Repair of the 46-feet long dams around the lake is underway after 42 years of its construction. The seasonal streams merging with the lake have been dumping silt, soil and garbage into it further deteriorating its condition.

There are nine lake clusters in Pokhara that were nominated as 10th Ramsar site of Nepal in 2016. Fewa Lake is one among them and has remained one of the major natural landmarks of Pokhara also known as the ‘Lake City.’ The lake, once-upon-a-time, was so clean that it was known to show the clear reflection of magnificent image of Mt Machhapuchhare in its pristine water.

The lake which sprawls across 10,000 ropani (5.08 square kilometers) as per the latest report submitted to Prime Minister KP Sharma Oli has been shrinking due to rapid urbanisation, unchecked encroachment and natural erosion among others. The shrinking lake lately has been a grave cause of concern among the locals and local authorities alike.

Man Bahadur GC, Mayor of Pokhara Metropolitan City, said that they would take decisions on the excavation of lake’s soil, silt and mud after collecting recommendations from the experts.

“Currently, we have lowered the water level of the lake to make new dams and repair the old ones. The height of silt, mud and soil deposited into the lake has been 9 meters. The Metropolis has taken this issue very seriously,” said Mayor GC.

According to him, it would take at least two months to construct new dams in five places along the lake. “We should not commence excavation drive haphazardly for it could have adverse impact on the amphibians and vegetation in and around the lake,” he asserted.

Heritage conservation activist Ram Bahadur Poudel said that this season is the right time to dig out the mud, soil and silt dumped into the lake and breathe a fresh life into the dying lake. “Fewa Lake is the jewel of Pokhara. We should timely excavate the soil inside it to prolong its lifespan,” he opined.

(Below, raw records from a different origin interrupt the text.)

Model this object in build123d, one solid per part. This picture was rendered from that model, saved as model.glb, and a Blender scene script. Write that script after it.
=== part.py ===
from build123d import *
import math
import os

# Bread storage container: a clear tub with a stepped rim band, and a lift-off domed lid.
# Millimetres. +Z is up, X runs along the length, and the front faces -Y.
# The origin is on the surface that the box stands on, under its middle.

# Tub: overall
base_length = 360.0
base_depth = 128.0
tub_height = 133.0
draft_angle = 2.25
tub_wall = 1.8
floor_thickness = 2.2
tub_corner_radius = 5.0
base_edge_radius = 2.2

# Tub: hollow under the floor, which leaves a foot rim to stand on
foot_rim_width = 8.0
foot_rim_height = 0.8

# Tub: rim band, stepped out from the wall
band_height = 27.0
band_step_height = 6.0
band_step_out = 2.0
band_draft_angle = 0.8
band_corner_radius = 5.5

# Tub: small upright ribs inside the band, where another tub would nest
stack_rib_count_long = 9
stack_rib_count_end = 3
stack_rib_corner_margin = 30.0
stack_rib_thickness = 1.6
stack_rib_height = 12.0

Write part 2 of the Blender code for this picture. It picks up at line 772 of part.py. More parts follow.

He viewed that the excavation drive should be conducted in participation of the local communities.

Pokhara Tourism Council’s President Gopi Bahadur Bhattarai also echoes with Poudel. Bhattarai viewed that the soil and silt deposited into the lake should be excavated for its beautification. “We are ready to coordinate efforts with the government agencies for the excavation bid. We also welcome the proposal to rope in local community for the same.”

Anup Gurung, Chief of Lake Conservation and Development Authority, seconded the opinion of Poudel and Bhattarai. According to Gurung, this is the right time for managing solid waste in the lake and excavating silt, soil and mud deposited in it.
He pressed for a coordinated effort among the experts, local authorities and locals for the same.

Rajan Subedi of Institute of Forestry, Pokhara suggested to consider eco-friendly ways and means of excavation which would have less adverse impact on amphibians in the lake.

According to him, if the concerned authority could extract at least two to four meter of soil from the lake presently, it could lengthen its lifespan by few more years.

Gandaki Province Chief Minister Prithivi Subba argues that one should not be sentimental rather rational when it comes to conserving and managing the lake.

For the conservation of natural heritage and beautification of the lake, he pointed out the need to consider experts’ recommendations and move ahead with a sustainable development plan.